### Task brief
Quote the lines that run from the line containing "Model this object" down to the line containing "out toward -Y.". Include both of those lines, reproduce each exactly, and omit everything else.
__________________________________________________
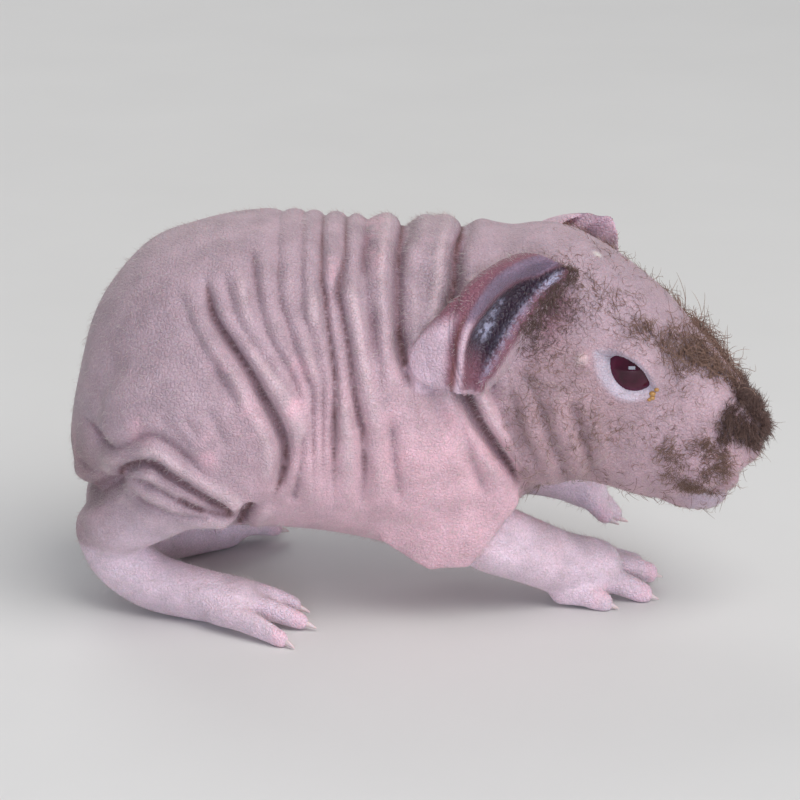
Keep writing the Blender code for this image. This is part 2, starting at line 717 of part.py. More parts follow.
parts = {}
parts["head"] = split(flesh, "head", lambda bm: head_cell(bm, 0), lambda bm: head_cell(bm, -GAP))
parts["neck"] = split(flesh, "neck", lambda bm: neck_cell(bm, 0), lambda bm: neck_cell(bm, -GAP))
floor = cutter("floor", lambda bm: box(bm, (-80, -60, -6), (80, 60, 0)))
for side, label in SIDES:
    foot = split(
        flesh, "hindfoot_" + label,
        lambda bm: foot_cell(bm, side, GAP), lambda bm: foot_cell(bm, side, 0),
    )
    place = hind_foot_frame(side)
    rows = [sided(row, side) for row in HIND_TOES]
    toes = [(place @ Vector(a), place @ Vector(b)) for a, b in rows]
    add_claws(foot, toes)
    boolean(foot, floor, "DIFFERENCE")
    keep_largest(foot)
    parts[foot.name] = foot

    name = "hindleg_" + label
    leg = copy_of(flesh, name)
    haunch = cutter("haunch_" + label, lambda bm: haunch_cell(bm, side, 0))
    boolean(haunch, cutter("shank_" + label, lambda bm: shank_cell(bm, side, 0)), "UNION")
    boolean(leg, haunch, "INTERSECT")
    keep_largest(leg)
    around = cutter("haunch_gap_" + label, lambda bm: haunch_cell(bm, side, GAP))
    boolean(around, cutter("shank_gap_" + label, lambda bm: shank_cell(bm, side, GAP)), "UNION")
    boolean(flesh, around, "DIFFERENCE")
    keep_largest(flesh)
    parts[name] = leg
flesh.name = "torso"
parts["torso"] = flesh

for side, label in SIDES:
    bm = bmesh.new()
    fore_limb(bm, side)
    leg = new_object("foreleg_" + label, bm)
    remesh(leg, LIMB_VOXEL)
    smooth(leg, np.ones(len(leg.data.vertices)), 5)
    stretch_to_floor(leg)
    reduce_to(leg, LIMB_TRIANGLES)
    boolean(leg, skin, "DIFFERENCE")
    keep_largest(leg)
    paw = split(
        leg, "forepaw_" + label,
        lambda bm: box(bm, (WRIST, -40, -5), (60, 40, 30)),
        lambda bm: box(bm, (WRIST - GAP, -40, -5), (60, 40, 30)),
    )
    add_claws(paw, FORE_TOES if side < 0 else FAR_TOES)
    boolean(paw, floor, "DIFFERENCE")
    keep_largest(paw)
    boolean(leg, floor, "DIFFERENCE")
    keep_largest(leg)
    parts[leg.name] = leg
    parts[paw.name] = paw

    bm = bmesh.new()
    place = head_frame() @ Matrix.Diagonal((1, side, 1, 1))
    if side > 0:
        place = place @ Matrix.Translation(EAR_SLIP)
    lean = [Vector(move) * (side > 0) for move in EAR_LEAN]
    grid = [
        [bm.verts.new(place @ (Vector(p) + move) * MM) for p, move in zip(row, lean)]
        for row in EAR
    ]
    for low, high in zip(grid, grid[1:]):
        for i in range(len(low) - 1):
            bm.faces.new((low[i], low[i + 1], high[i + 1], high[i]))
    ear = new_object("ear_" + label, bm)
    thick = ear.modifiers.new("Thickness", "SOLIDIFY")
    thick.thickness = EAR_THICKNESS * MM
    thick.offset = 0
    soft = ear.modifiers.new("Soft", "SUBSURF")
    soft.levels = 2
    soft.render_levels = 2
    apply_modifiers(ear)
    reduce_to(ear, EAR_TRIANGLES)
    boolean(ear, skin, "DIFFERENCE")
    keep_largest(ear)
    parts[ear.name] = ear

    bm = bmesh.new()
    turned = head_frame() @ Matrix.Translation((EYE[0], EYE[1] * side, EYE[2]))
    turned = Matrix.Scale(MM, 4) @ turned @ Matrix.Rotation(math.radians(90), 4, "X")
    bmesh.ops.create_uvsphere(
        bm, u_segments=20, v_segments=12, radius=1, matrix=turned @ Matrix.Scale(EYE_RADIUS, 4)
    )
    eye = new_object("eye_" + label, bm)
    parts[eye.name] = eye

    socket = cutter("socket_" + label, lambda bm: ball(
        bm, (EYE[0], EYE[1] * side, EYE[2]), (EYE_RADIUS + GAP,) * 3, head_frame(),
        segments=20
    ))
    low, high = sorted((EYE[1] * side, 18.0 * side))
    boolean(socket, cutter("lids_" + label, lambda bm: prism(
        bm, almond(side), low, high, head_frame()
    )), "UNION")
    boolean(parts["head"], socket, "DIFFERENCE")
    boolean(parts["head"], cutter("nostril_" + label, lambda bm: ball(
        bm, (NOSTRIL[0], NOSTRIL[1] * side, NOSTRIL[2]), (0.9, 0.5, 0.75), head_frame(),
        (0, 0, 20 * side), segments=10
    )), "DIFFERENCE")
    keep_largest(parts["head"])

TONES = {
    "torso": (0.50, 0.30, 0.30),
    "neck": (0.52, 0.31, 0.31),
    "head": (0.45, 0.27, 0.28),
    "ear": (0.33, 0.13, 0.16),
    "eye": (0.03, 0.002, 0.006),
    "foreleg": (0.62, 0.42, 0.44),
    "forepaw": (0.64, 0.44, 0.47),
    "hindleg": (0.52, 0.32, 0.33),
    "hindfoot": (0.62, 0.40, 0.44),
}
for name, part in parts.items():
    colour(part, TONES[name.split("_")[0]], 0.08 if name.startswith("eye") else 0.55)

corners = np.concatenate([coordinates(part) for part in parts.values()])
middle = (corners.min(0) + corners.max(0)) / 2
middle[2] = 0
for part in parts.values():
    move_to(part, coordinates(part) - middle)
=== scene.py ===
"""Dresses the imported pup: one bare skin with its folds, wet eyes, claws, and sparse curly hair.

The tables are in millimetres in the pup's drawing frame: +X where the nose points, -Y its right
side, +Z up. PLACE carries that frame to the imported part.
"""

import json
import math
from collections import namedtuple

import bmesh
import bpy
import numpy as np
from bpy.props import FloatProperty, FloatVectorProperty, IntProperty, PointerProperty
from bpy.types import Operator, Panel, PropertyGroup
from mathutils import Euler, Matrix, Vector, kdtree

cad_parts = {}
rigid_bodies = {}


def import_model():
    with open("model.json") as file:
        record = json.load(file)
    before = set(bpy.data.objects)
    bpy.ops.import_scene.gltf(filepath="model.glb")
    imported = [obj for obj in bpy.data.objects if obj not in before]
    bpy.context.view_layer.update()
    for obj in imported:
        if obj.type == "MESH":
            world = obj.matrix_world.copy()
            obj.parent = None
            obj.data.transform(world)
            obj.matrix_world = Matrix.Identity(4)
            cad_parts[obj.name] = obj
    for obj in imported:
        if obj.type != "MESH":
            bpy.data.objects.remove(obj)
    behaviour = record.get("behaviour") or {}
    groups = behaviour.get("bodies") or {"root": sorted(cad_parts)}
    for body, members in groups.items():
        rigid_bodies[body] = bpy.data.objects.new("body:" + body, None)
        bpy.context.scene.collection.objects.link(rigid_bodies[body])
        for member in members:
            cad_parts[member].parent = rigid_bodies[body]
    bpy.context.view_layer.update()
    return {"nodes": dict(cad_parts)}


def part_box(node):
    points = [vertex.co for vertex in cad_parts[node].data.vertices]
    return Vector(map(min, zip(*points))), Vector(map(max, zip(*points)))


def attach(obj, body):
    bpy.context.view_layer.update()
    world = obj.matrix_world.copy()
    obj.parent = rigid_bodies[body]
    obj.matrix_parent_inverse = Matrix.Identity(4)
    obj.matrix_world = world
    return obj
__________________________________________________
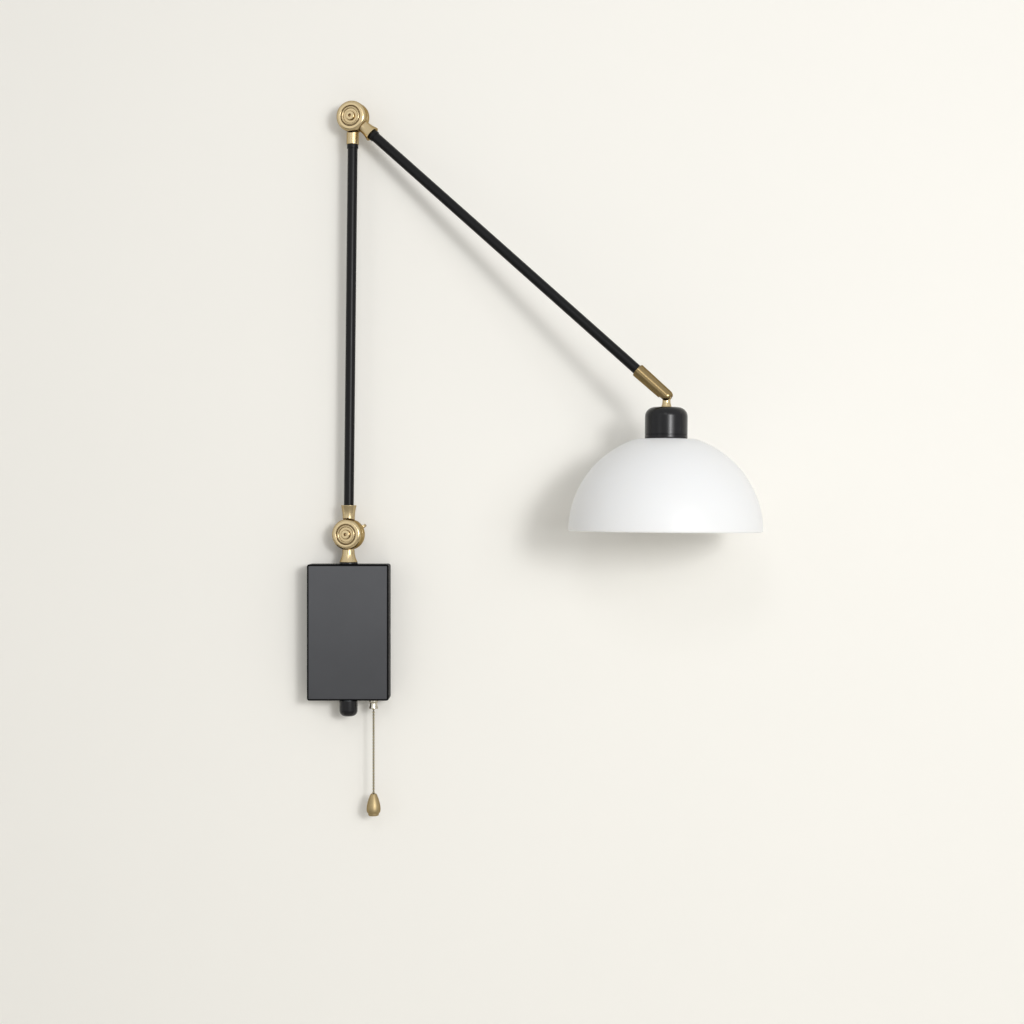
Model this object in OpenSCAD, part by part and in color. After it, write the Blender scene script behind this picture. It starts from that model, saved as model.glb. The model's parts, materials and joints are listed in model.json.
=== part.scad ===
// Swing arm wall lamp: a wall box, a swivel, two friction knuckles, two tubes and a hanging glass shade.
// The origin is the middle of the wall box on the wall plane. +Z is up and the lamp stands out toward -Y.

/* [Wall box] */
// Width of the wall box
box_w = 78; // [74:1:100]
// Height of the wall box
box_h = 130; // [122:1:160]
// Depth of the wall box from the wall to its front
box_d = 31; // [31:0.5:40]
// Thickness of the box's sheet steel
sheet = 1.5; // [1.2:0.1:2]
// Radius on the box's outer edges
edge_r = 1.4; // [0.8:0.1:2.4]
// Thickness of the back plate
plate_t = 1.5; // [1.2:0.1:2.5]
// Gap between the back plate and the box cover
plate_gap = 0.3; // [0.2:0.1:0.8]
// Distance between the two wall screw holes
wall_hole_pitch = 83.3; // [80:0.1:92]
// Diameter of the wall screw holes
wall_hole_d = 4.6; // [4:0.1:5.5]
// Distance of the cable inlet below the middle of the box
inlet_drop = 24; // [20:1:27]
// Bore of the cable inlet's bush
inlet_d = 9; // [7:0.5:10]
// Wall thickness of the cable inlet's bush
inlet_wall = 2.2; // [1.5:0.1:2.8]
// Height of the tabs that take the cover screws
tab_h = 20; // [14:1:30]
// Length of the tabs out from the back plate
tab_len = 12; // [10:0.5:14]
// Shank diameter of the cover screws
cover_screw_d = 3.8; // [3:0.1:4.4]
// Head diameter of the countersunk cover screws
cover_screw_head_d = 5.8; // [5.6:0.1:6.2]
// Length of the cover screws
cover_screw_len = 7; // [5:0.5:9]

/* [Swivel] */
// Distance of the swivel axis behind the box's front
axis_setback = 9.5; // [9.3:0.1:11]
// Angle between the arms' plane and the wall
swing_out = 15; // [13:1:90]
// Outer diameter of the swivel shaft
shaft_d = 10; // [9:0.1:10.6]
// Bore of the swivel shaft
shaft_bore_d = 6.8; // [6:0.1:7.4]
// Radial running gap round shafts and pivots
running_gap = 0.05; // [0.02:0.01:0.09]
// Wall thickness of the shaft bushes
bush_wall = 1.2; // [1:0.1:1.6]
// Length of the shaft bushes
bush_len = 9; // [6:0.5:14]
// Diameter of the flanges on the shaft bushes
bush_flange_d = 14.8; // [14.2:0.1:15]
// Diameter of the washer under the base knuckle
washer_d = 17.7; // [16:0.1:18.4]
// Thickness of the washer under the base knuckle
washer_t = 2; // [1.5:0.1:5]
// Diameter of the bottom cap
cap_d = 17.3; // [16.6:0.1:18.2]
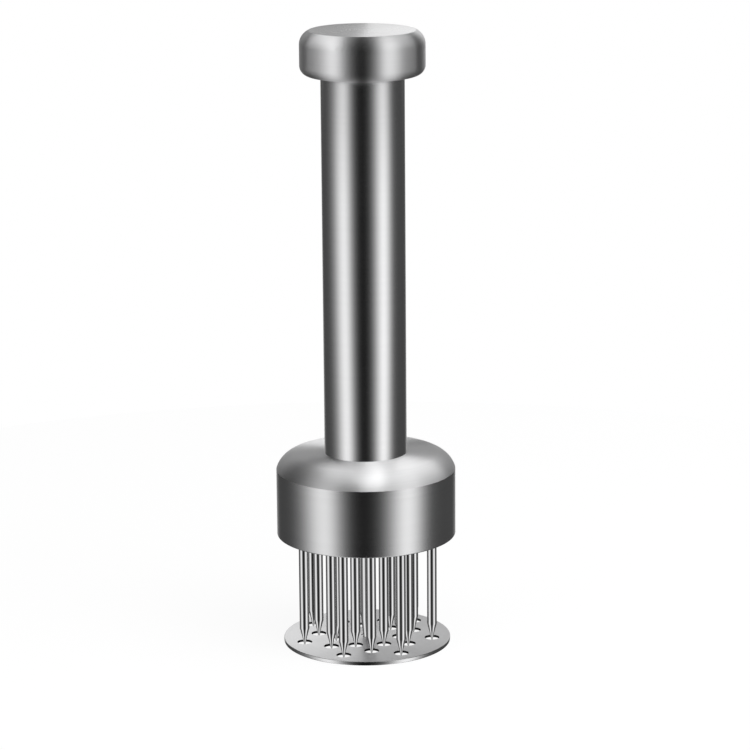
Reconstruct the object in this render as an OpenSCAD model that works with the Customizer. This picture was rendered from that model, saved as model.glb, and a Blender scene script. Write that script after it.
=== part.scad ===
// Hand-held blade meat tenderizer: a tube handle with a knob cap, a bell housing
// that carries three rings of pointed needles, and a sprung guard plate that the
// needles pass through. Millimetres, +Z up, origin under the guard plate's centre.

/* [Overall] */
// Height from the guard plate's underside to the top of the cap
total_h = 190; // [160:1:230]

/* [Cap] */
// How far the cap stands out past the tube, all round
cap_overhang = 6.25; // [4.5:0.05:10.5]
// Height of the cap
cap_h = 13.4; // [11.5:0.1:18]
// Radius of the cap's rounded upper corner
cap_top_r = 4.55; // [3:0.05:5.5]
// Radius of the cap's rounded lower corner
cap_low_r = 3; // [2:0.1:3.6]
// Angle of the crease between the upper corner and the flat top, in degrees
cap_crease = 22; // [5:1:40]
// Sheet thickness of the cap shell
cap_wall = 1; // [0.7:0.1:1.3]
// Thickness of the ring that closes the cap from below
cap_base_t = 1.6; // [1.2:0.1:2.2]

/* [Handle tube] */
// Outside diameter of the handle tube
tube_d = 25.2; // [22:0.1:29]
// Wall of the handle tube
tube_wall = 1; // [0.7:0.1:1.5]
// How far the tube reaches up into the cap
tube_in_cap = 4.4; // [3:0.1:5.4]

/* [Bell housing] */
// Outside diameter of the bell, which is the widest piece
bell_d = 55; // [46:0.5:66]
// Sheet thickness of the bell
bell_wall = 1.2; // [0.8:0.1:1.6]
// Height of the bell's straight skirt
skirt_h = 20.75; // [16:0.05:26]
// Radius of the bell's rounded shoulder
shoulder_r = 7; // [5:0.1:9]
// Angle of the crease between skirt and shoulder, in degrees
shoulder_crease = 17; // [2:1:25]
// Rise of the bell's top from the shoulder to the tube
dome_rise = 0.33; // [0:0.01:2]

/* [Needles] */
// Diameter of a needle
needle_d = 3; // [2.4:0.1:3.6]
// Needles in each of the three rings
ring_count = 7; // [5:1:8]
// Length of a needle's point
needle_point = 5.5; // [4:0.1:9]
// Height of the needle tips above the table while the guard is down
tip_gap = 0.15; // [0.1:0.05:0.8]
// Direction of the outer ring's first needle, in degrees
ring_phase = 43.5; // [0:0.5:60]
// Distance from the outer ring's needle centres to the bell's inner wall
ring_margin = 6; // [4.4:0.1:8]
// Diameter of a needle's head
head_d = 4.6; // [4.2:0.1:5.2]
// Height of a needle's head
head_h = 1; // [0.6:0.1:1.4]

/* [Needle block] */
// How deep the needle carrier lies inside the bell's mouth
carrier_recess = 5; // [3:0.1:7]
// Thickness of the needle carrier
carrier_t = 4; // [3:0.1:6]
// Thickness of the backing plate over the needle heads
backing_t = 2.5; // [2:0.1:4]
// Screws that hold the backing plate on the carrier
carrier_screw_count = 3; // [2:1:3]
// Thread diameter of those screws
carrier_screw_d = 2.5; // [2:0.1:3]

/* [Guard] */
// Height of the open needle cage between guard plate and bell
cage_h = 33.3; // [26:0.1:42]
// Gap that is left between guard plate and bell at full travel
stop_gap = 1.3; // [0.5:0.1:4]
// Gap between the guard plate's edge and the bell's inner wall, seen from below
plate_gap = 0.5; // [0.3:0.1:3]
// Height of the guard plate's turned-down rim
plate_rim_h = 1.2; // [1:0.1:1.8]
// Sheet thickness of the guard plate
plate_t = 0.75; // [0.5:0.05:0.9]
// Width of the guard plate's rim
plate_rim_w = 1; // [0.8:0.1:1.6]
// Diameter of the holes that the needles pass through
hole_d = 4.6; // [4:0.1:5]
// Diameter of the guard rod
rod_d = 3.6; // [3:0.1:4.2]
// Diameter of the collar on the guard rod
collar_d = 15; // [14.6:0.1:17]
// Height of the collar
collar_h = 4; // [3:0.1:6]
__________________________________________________
### Completed task
Model this object in OpenSCAD, part by part and in color. After it, write the Blender scene script behind this picture. It starts from that model, saved as model.glb. The model's parts, materials and joints are listed in model.json.
=== part.scad ===
// Swing arm wall lamp: a wall box, a swivel, two friction knuckles, two tubes and a hanging glass shade.
// The origin is the middle of the wall box on the wall plane. +Z is up and the lamp stands out toward -Y.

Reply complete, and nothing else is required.